What you need to do
Reproduce only the lines of the material below that start at the line containing "magnet_rim_r - foot_y]);" and stop at the line containing "bpy.data.objects.remove(obj)". Keep both end lines.
--- BEGIN Collected material ---
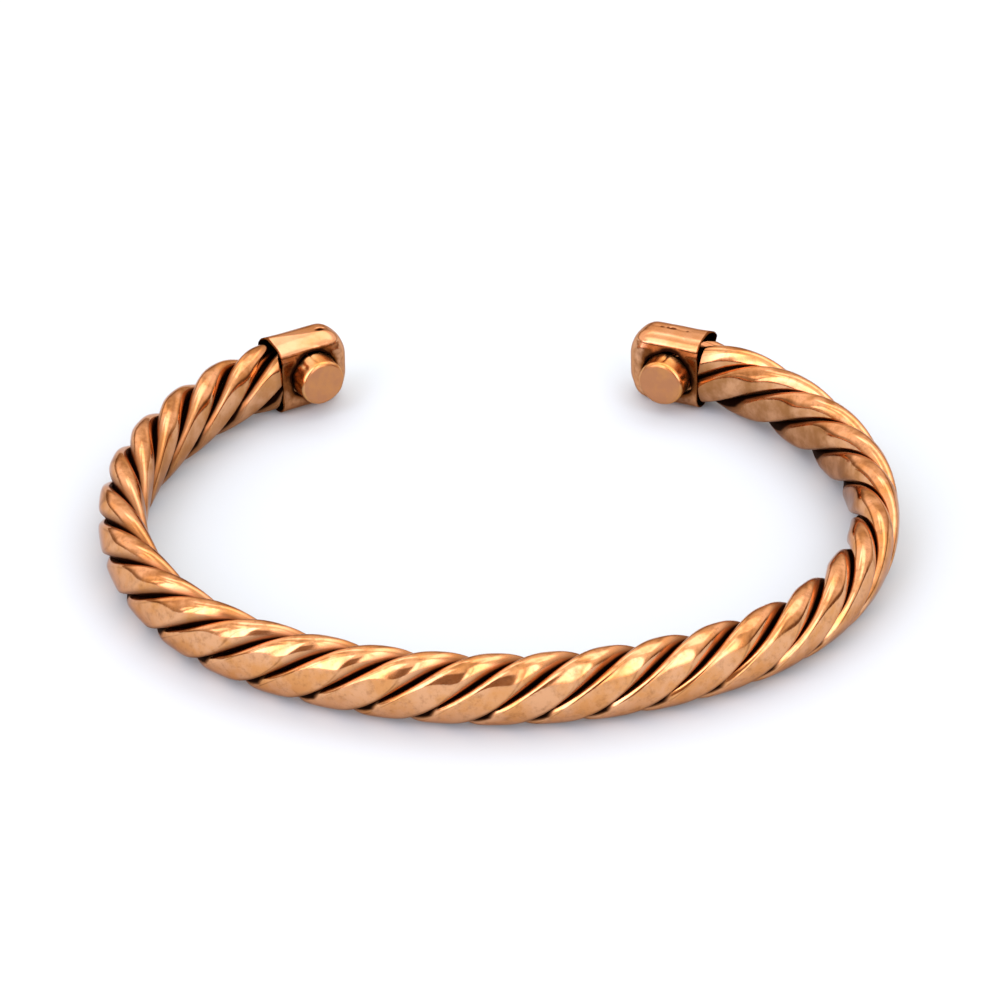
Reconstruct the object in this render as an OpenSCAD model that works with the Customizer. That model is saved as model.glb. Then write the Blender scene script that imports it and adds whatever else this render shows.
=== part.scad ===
// Open cuff bracelet: four copper wires twisted into a rope and pressed flat,
// with a sheet cap over each end and a cased magnet on each cap's inner face.
// It lies on its side: +Z runs through the wrist, -Y is the middle of the front,
// and the gap between the ends faces +Y. Millimetres.

/* [Wire] */
// Diameter of each of the four wires
wire_d = 2.6; // [2.4:0.05:2.65]
// Clear space left between two wires where they touch
wire_gap = 0.05; // [0.04:0.01:0.1]

/* [Twist] */
// Length of one full turn at places lay_step apart, from the left end to the right
lays = [21, 23, 24.5, 20, 18.5, 20, 22, 24, 25]; // each [18:0.5:26]
// Distance between those places
lay_step = 20; // [20:0.1:21]
// Angle of the first wire at the middle of the front, from outward towards up
twist_phase = 39; // [0:1:90]

/* [Flattening] */
// Thickness of the rope between its outer and inner facets
rope_t = 4.06; // [3.9:0.02:4.3]
// Width of the rope, along the wrist
rope_w = 6.26; // [6:0.02:6.4]
// Share of their round thickness that the wires keep when pressed
press_share = 0.74; // [0.68:0.01:0.8]
// Squareness of the pressed outline, 2 is an ellipse
press_square = 2.6; // [2.4:0.1:4]
// Thickness of the rope inside the caps
end_t = 3.6; // [3.4:0.05:3.7]
// Width of the rope inside the caps
end_w = 5.9; // [5.7:0.05:5.9]

/* [Plan] */
// Length of the centreline from the middle of the front to the left end
left_arm = 81.7; // [79:0.1:84]
// Length of the centreline from the middle of the front to the right end
right_arm = 82.6; // [79:0.1:84]
// Half length of the front bend
front_l = 21; // [18:0.1:24]
// Radius of the front bend
front_r = 40.5; // [36:0.5:46]
// Length of each side bend
side_l = 37.1; // [34:0.1:39]
// Radius of each side bend
side_r = 25.2; // [24:0.1:27]
// Radius of the left back bend
left_back_r = 36; // [26:0.5:40]
// Radius of the right back bend
right_back_r = 31.5; // [26:0.5:40]
// Length of the last bend, which ends at the cap
last_l = 6; // [4:0.5:8]
// Radius of the last bend
last_r = 17.5; // [16:0.5:30]

/* [End caps] */
// Length of a cap along the rope
cap_l = 7; // [6.6:0.1:8]
// Width of a cap, along the wrist
cap_w = 7; // [7:0.05:7.4]
// Thickness of a cap, from the outside to the wrist side
cap_t = 4.35; // [4.35:0.05:5]
// Thickness of the sheet
sheet_t = 0.3; // [0.25:0.05:0.3]
// Radius of the closed end's corners
cap_corner_r = 2.2; // [2:0.1:3.2]
// Radius of the cap's long edges
cap_edge_r = 1.6; // [1.4:0.1:1.9]
// Angle by which the right cap's closed end sits low
right_cap_tilt = 2; // [0:0.5:3]

/* [Magnets] */
// Diameter of a cased magnet
magnet_d = 4.5; // [4.3:0.1:4.7]
// How far a magnet stands proud of its cap
magnet_stand = 1.9; // [1.4:0.1:2.6]
// Rounding of the magnet's rim
magnet_rim_r = 0.3; // [0.1:0.05:0.5]
// Distance from a cap's mouth to its magnet's axis, on the left and the right
magnet_place = [3.1, 2.8]; // each [2.7:0.1:3.3]
// Height of a magnet's axis above the middle of its cap, on the left and the right
magnet_rise = [0.25, 0]; // each [-0.25:0.05:0.25]
// Gap between a magnet and the edge of its hole
hole_gap = 0.2; // [0.1:0.05:0.3]

/* [Hidden] */

copper = [0.78, 0.49, 0.33];
polished_copper = [0.85, 0.56, 0.4];
LEFT = -1;
RIGHT = 1;
round_fn = 64;
cut_margin = 1;

wire_r = wire_d / 2;
wire_sides = 16;
// The circle on which the wires' centres lie is about this many wires across
centre_circle = 1.45;
ring_count = 124;

// The tilted right cap rests on z = 0
centre_z = cap_corner_r + (cap_w / 2 - cap_corner_r) * cos(right_cap_tilt)
    + (cap_l / 2 - cap_corner_r) * sin(right_cap_tilt);
// The wires stop this far from the cap's closed end, where its corners begin
corner_gap = 0.5;
wire_stop = cap_corner_r - sheet_t - corner_gap;
// A magnet's foot stands this far above the rope inside the cap
foot_gap = 0.05;
// The rope thins to its size in the caps over this length
thin_l = 2;

function arm_l(side) = side == LEFT ? left_arm : right_arm;
function back_r(side) = side == LEFT ? left_back_r : right_back_r;
function mouth_s(side) = arm_l(side) - cap_l;

// The bends of one arm from the middle of the front: [length, curvature]
BEND_LENGTH = 0;
BEND_CURVE = 1;
function arm_bends(side) = [
    [front_l, 1 / front_r],
    [side_l, 1 / side_r],
    [mouth_s(side) - front_l - side_l - last_l, 1 / back_r(side)],
    [last_l, 1 / last_r],
    [cap_l, 0],
];

// A place on the plan, [x, y, heading], moved on along one bend
function bend_on(at, length, curve) =
    let (turn = length * curve * 180 / PI)
    curve == 0
        ? [at[0] + length * cos(at[2]), at[1] + length * sin(at[2]), at[2]]
        : [at[0] + (sin(at[2] + turn) - sin(at[2])) / curve,
           at[1] - (cos(at[2] + turn) - cos(at[2])) / curve,
           at[2] + turn];

function along(bends, length, at, i = 0) =
    i == len(bends) - 1 || length <= bends[i][BEND_LENGTH]
        ? bend_on(at, length, bends[i][BEND_CURVE])
        : along(bends, length - bends[i][BEND_LENGTH],
                bend_on(at, bends[i][BEND_LENGTH], bends[i][BEND_CURVE]), i + 1);

// Hindmost point of an arm when the middle of the front is at y = 0
function arm_back(side) =
    let (end = along(arm_bends(side), arm_l(side), [0, 0, 0]))
    end[1] - cap_edge_r * sin(end[2]) - (cap_t / 2 - cap_edge_r) * cos(end[2]) + cap_edge_r;

// The origin is in the middle of the plan
front_y = -(max(arm_back(LEFT), arm_back(RIGHT)) - rope_t / 2) / 2;

function plan_at(s) =
    let (at = along(arm_bends(s < 0 ? LEFT : RIGHT), abs(s), [0, front_y, 0]))
    s < 0 ? [-at[0], at[1], -at[2]] : at;

// Angle that the twist turns through from the first of the lays to place s
function lay_place(i) = (i - (len(lays) - 1) / 2) * lay_step;
lay_places = [for (i = [0 : len(lays) - 1]) [lay_place(i), lays[i]]];
function turn_rate(i) = 360 / lays[i];
function turned_to(s, i = 0) =
    let (d = s - lay_place(i))
    i == len(lays) - 2 || d <= lay_step
        ? d * turn_rate(i) + (turn_rate(i + 1) - turn_rate(i)) * d * d / (2 * lay_step)
        : lay_step * (turn_rate(i) + turn_rate(i + 1)) / 2 + turned_to(s, i + 1);
function twist_at(s) = twist_phase + turned_to(s) - turned_to(0);

// The turning leans a wire over, which widens its cut across the rope to this half width
function cut_r(s) = wire_r / cos(atan(PI * centre_circle * wire_d / lookup(s, lay_places)));
// Radius on which the wires' centres lie when each just clears its neighbours
function place_r(s) = sqrt(wire_r * wire_r + cut_r(s) * cut_r(s)) + wire_gap / sqrt(2);

function ease(x) = let (t = max(0, min(1, x))) t * t * (3 - 2 * t);

// Half the rope's thickness and width at place s, which shrink into the caps
function rope_half(s) =
    let (into_cap = ease((abs(s) - mouth_s(s < 0 ? LEFT : RIGHT) + thin_l) / thin_l))
    [rope_t + (end_t - rope_t) * into_cap, rope_w + (end_w - rope_w) * into_cap] / 2;

// A point across the round rope, [outward, up], moved to where pressing leaves it
function pressed(p, half) =
    let (q = [p[0] * press_share, p[1]],
         over = pow(abs(q[0]) / half[0], press_square) + pow(abs(q[1]) / half[1], press_square))
    q * min(1, pow(over, -1 / press_square));

function wire_ring(s, turn) =
    let (at = plan_at(s), half = rope_half(s), a = twist_at(s) + turn,
         middle_r = place_r(s), aside_r = cut_r(s))
    [for (j = [0 : wire_sides - 1])
        let (b = 360 * j / wire_sides,
             out = middle_r + wire_r * cos(b),
             aside = aside_r * sin(b),
             q = pressed([out * cos(a) - aside * sin(a), out * sin(a) + aside * cos(a)], half))
        [at[0] + q[0] * sin(at[2]), at[1] - q[0] * cos(at[2]), centre_z + q[1]]];

// The two triangles for each side between a ring and the next
function ring_faces(i) = [
    for (j = [0 : wire_sides - 1])
        let (k = (j + 1) % wire_sides, a = i * wire_sides, b = a + wire_sides)
        each [[a + j, a + k, b + k], [a + j, b + k, b + j]]];

module wire(number) {
    turn = 90 * (number - 1);
    first_s = wire_stop - left_arm;
    ring_step = (right_arm + left_arm - 2 * wire_stop) / (ring_count - 1);
    points = [for (i = [0 : ring_count - 1]) each wire_ring(first_s + i * ring_step, turn)];
    first_end = [for (j = [wire_sides - 1 : -1 : 0]) j];
    last_end = [for (j = [0 : wire_sides - 1]) (ring_count - 1) * wire_sides + j];
    sides = [for (i = [0 : ring_count - 2]) each ring_faces(i)];
    color(copper) polyhedron(points, concat([first_end], sides, [last_end]), convexity = 10);
}

// Half of a strip's section, x from its middle to its rounded edge at reach
module edge_outline(reach, t, edge_r) {
    translate([0, -t / 2]) square([reach - edge_r, t]);
    translate([0, -t / 2 + edge_r]) square([reach, t - 2 * edge_r]);
    intersection() {
        translate([0, -t / 2]) square([reach, t]);
        for (y = [-1, 1] * (t / 2 - edge_r))
            translate([reach - edge_r, y]) circle(edge_r, $fn = round_fn);
    }
}

// A block with round edges, from x = 0 to its closed end, thickness along y and width along z
module block(length, w, t, corner_r, edge_r) {
    flat_l = length - corner_r;
    flat_w = w - 2 * corner_r;
    translate([0, -t / 2, -flat_w / 2]) cube([flat_l, t, flat_w]);
    translate([flat_l, 0, -flat_w / 2])
        linear_extrude(flat_w) edge_outline(corner_r, t, edge_r);
    for (turn = [0, 180]) rotate([turn, 0, 0]) translate([flat_l, 0, flat_w / 2]) {
        rotate([90, 0, 0])
            rotate_extrude(angle = 90, $fn = round_fn) edge_outline(corner_r, t, edge_r);
        rotate([0, -90, 0]) linear_extrude(flat_l) edge_outline(corner_r, t, edge_r);
    }
}

// Puts a piece that is made at a cap's mouth, with x into the cap and y towards the wrist
module at_cap(side) {
    mouth = along(arm_bends(side), mouth_s(side), [0, front_y, 0]);
    tilt = side == RIGHT ? right_cap_tilt : 0;
    mirror([side == LEFT ? 1 : 0, 0, 0])
        translate([mouth[0], mouth[1], centre_z]) rotate([0, 0, mouth[2]])
            translate([cap_l / 2, 0, 0]) rotate([0, tilt, 0]) translate([-cap_l / 2, 0, 0]) children();
}

// Puts a round piece that stands on z = 0 at a cap's magnet, with z towards the wrist
module at_magnet(side) {
    column = side == LEFT ? 0 : 1;
    translate([magnet_place[column], 0, magnet_rise[column]]) rotate([-90, 0, 0]) children();
}

module end_cap(side) {
    color(copper) at_cap(side) difference() {
        block(cap_l, cap_w, cap_t, cap_corner_r, cap_edge_r);
        translate([-cut_margin, 0, 0])
            block(cap_l - sheet_t + cut_margin, cap_w - 2 * sheet_t, cap_t - 2 * sheet_t,
                  cap_corner_r - sheet_t, cap_edge_r - sheet_t);
        at_magnet(side)
            cylinder(h = cap_t, r = magnet_d / 2 + hole_gap, $fn = round_fn);
    }
}

module magnet(side) {
    foot_y = end_t / 2 + foot_gap;
    top_y = cap_t / 2 + magnet_stand;
    color(polished_copper) at_cap(side)
        at_magnet(side) rotate_extrude($fn = round_fn) {
            translate([0, foot_y]) square([magnet_d / 2, top_y - magnet_rim_r - foot_y]);
            translate([0, foot_y]) square([magnet_d / 2 - magnet_rim_r, top_y - foot_y]);
            intersection() {
                translate([magnet_d / 2 - magnet_rim_r, top_y - magnet_rim_r])
                    circle(magnet_rim_r, $fn = round_fn);
                translate([0, foot_y]) square([magnet_d / 2, top_y - foot_y]);
            }
        }
}

wire(1);  // wire_1
wire(2);  // wire_2
wire(3);  // wire_3
wire(4);  // wire_4
end_cap(LEFT);  // end_cap_left
end_cap(RIGHT);  // end_cap_right
magnet(LEFT);  // magnet_left
magnet(RIGHT);  // magnet_right
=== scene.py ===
import math
from functools import partial
import bmesh
import bpy
from mathutils import Matrix, Vector, noise


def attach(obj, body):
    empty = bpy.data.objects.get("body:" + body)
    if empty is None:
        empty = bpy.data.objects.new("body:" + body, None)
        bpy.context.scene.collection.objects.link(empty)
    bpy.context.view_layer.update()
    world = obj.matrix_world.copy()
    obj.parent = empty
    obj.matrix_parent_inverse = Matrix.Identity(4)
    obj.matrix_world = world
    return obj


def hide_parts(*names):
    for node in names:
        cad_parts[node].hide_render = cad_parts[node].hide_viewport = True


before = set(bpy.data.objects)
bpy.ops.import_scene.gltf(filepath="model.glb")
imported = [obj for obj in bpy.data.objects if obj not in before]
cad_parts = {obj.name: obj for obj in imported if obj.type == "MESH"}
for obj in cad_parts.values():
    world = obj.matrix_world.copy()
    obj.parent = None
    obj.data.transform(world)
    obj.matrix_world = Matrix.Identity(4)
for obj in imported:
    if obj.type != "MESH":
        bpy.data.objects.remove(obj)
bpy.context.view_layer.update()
mm = 0.001
print("frame loaded:", ", ".join(sorted(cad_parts)))


def addNode(tree, kind, links=None, **settings):
    # adds one node, sets its options, fills its sockets with values or other sockets, and gives
    # its outputs. A kind without the word Node is short for a shader node's
    node = tree.nodes.new(kind if "Node" in kind else "ShaderNode" + kind)
    for name, value in settings.items():
        setattr(node, name, value)
    for socket, value in (links or {}).items():
        if isinstance(value, bpy.types.NodeSocket):
            tree.links.new(value, node.inputs[socket])
        else:
            node.inputs[socket].default_value = value
    return node.outputs


def hexColor(text):
    # sRGB hex to the linear colour that sockets take
    channels = [int(text[i:i + 2], 16) / 255 for i in (1, 3, 5)]
    return [c / 12.92 if c <= 0.04045 else ((c + 0.055) / 1.055) ** 2.4 for c in channels] + [1]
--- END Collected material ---
Response to this task
            translate([0, foot_y]) square([magnet_d / 2, top_y - magnet_rim_r - foot_y]);
            translate([0, foot_y]) square([magnet_d / 2 - magnet_rim_r, top_y - foot_y]);
            intersection() {
                translate([magnet_d / 2 - magnet_rim_r, top_y - magnet_rim_r])
                    circle(magnet_rim_r, $fn = round_fn);
                translate([0, foot_y]) square([magnet_d / 2, top_y - foot_y]);
            }
        }
}

wire(1);  // wire_1
wire(2);  // wire_2
wire(3);  // wire_3
wire(4);  // wire_4
end_cap(LEFT);  // end_cap_left
end_cap(RIGHT);  // end_cap_right
magnet(LEFT);  // magnet_left
magnet(RIGHT);  // magnet_right
=== scene.py ===
import math
from functools import partial
import bmesh
import bpy
from mathutils import Matrix, Vector, noise


def attach(obj, body):
    empty = bpy.data.objects.get("body:" + body)
    if empty is None:
        empty = bpy.data.objects.new("body:" + body, None)
        bpy.context.scene.collection.objects.link(empty)
    bpy.context.view_layer.update()
    world = obj.matrix_world.copy()
    obj.parent = empty
    obj.matrix_parent_inverse = Matrix.Identity(4)
    obj.matrix_world = world
    return obj


def hide_parts(*names):
    for node in names:
        cad_parts[node].hide_render = cad_parts[node].hide_viewport = True


before = set(bpy.data.objects)
bpy.ops.import_scene.gltf(filepath="model.glb")
imported = [obj for obj in bpy.data.objects if obj not in before]
cad_parts = {obj.name: obj for obj in imported if obj.type == "MESH"}
for obj in cad_parts.values():
    world = obj.matrix_world.copy()
    obj.parent = None
    obj.data.transform(world)
    obj.matrix_world = Matrix.Identity(4)
for obj in imported:
    if obj.type != "MESH":
        bpy.data.objects.remove(obj)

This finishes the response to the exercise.